Resolute Mining Limited

("Resolute" or the "Company")

 

Tranche 1 Institutional Placement Completed

 

NOT FOR RELEASE IN THE UNITED STATES

Resolute Mining Limited (ASX/LSE: RSG, Resolute or the Company) is pleased to announce the successful completion of the fully underwritten Tranche 1 Institutional Placement to raise A$146 million conducted as part of the Company's Equity Raising of up to A$196 million (see ASX Announcement dated 21 January 2020).

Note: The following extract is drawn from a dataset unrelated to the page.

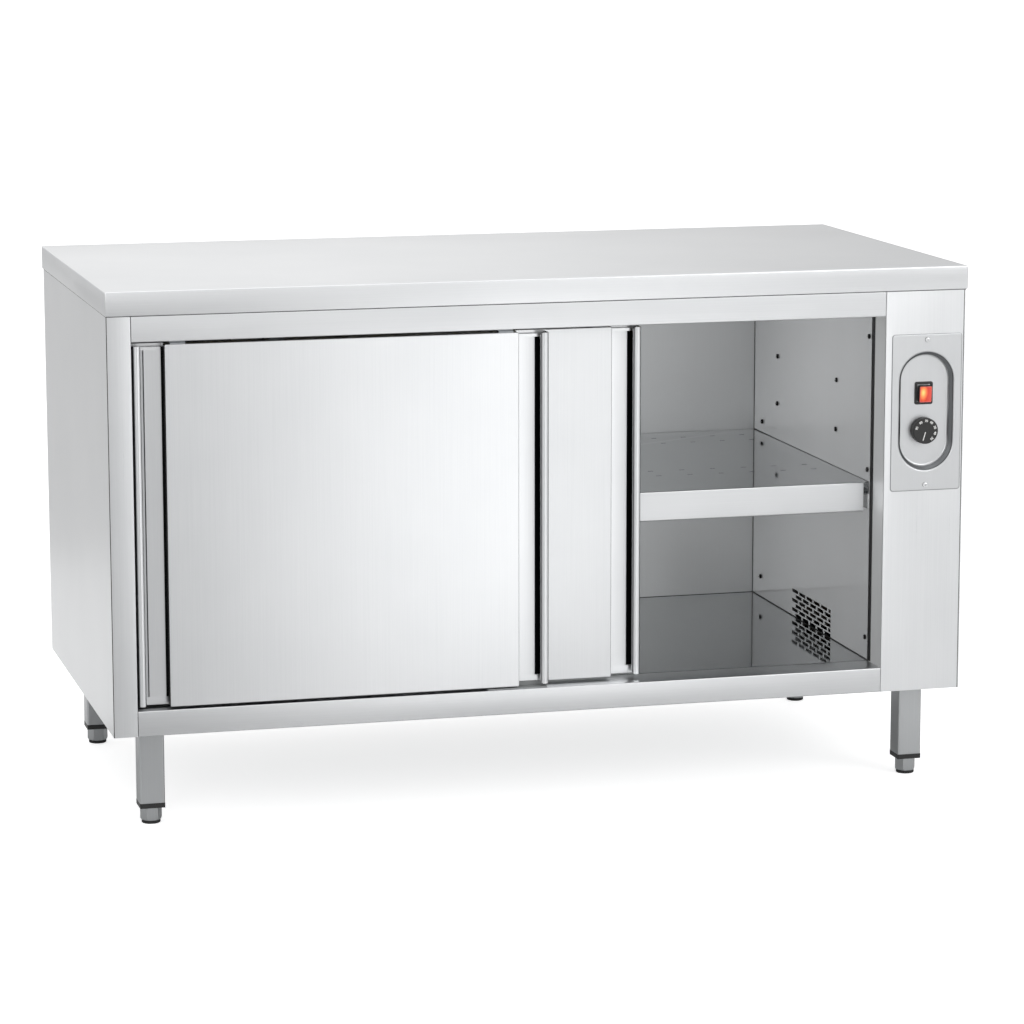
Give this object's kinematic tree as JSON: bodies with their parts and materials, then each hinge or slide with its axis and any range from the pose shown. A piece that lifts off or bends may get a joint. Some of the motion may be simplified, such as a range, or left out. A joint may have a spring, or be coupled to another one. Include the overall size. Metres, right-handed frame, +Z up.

The Company's Equity Raising of up to A$196 million comprises:

·; the completed Tranche 1 Institutional Placement to raise A$146 million;

·; the Tranche 2 Placement to raise A$25 million with shares to be issued to Resolute's largest shareholder, the ICM Limited Group, and to Resolute's Directors, subject to Resolute shareholder (Shareholder) approval at the Company's Extraordinary General Meeting expected to be held on 27 February 2020; and

·; a Share Purchase Plan (SPP) offered to Resolute shareholders residing in Australia and New Zealand, subject to an individual limit of A$30,000, to raise up to A$25 million in total.

The completed Tranche 1 Institutional Placement will result in the issue of approximately 132.7 million new ordinary shares in Resolute (Tranche 1 Institutional Placement Shares) using the Company's available placement capacity under ASX Listing Rule 7.1. These shares will be issued at a price of A$1.10 per share which represents a:

·; 6.4% discount to the closing price on Monday 20 January 2020 of Resolute shares of A$1.175; and

·; 7.0% discount to Resolute's 5-day trading Volume Weighted Average Price (VWAP) of A$1.183.

Settlement of the Tranche 1 Institutional Placement is expected to occur on Wednesday, 29 January 2020, with the Tranche 1 Institutional Placement Shares to be allotted and commence trading on the ASX on Thursday, 30 January 2020. All shares issued will rank pari passu with Resolute's existing shares.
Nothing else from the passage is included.